In secondo luogo, per i giovani meno abbienti, la borsa di studio restituibile da noi disegnata è un potente strumento di equità. Sostituisce la capacità personale alla casualità dell’appartenenza familiare: con questa borsa non sono i redditi correnti (dei genitori) a essere importanti, ma quelli futuri (del laureato). Inoltre, la componente assicurativa che è implicita nel meccanismo di rimborso previsto dal finanziamento dovrebbe essere particolarmente apprezzata proprio da chi viene da famiglie economicamente svantaggiate, più soggette a vincoli di liquidità e più avverse al rischio: rende perciò più facile, ai ragazzi provenienti da quelle famiglie, iscriversi all’università.

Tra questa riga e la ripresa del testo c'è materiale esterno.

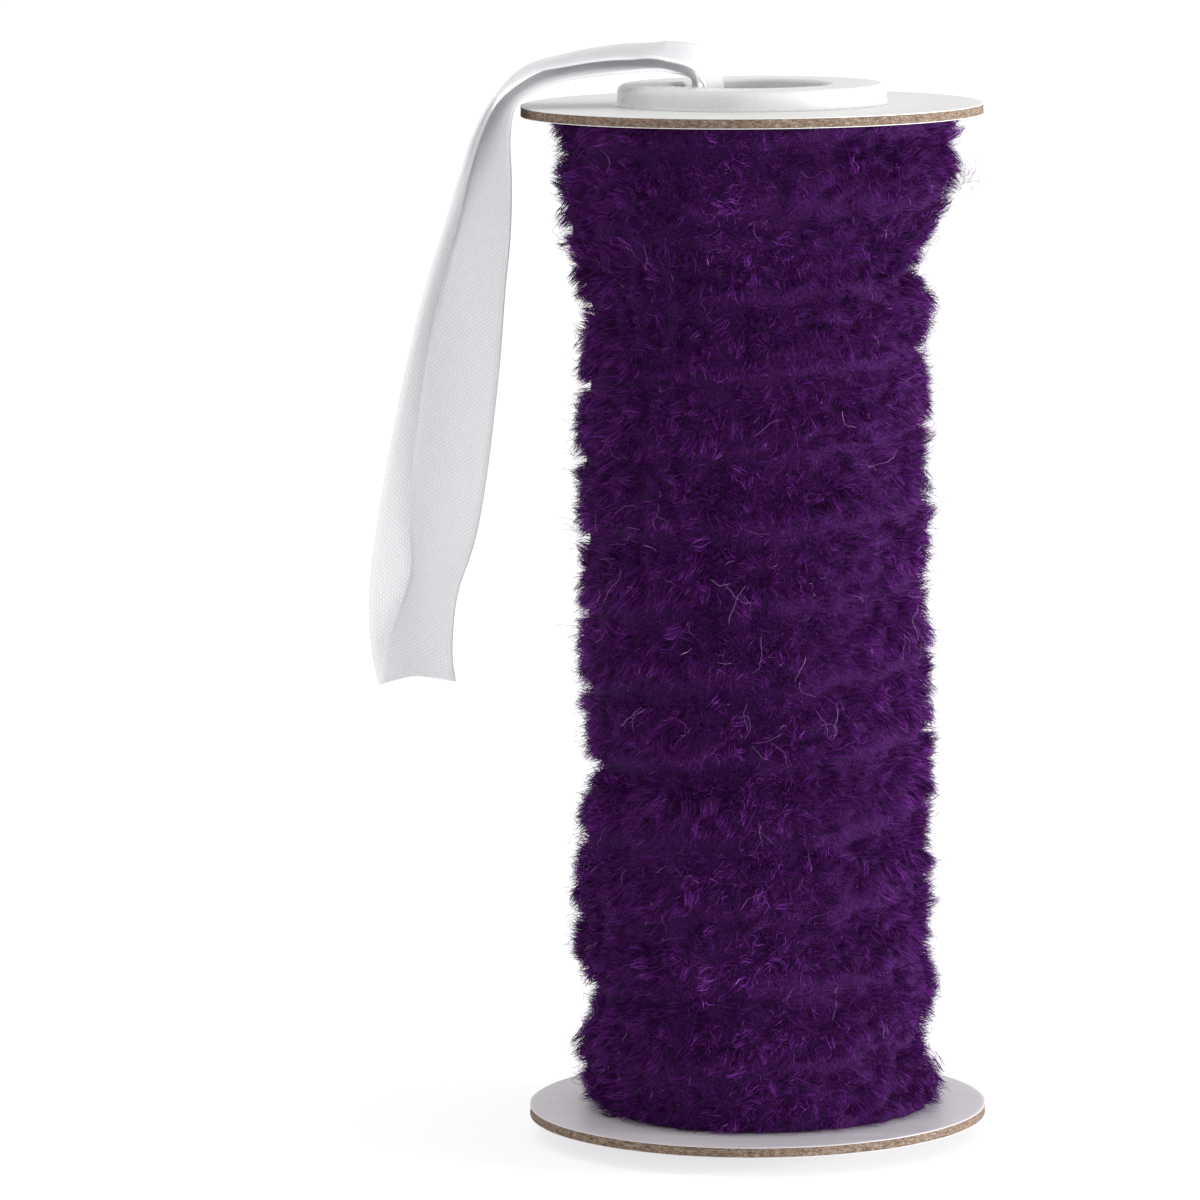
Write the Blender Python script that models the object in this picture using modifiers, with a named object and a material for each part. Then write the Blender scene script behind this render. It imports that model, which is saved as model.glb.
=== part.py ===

In terzo luogo, un sistema di prestiti agli studenti così congegnato consente di convogliare maggiori risorse agli atenei che le meritano, senza gravare sullo Stato e aumentando la qualità del sistema universitario, grazie alla pressione concorrenziale esercitata sugli atenei stessi dalle scelte degli studenti: avere fiducia in loro è la chiave di volta.
5) Conclusioni
La nostra proposta non è l’ennesimo intervento dirigista sull’università, con obblighi e divieti per tutti. Vogliamo iniettare nel sistema una dose di concorrenza, e lasciare autonomia ai vari attori. Non ci sarebbero, a priori, atenei di serie A o B: tutti potrebbero partecipare a questo gioco a somma positiva, purché sappiano costruire un’offerta convincente che attragga nuove risorse. Sarebbe però una libera scelta: se lo preferissero, potrebbero anche andare avanti col vecchio sistema.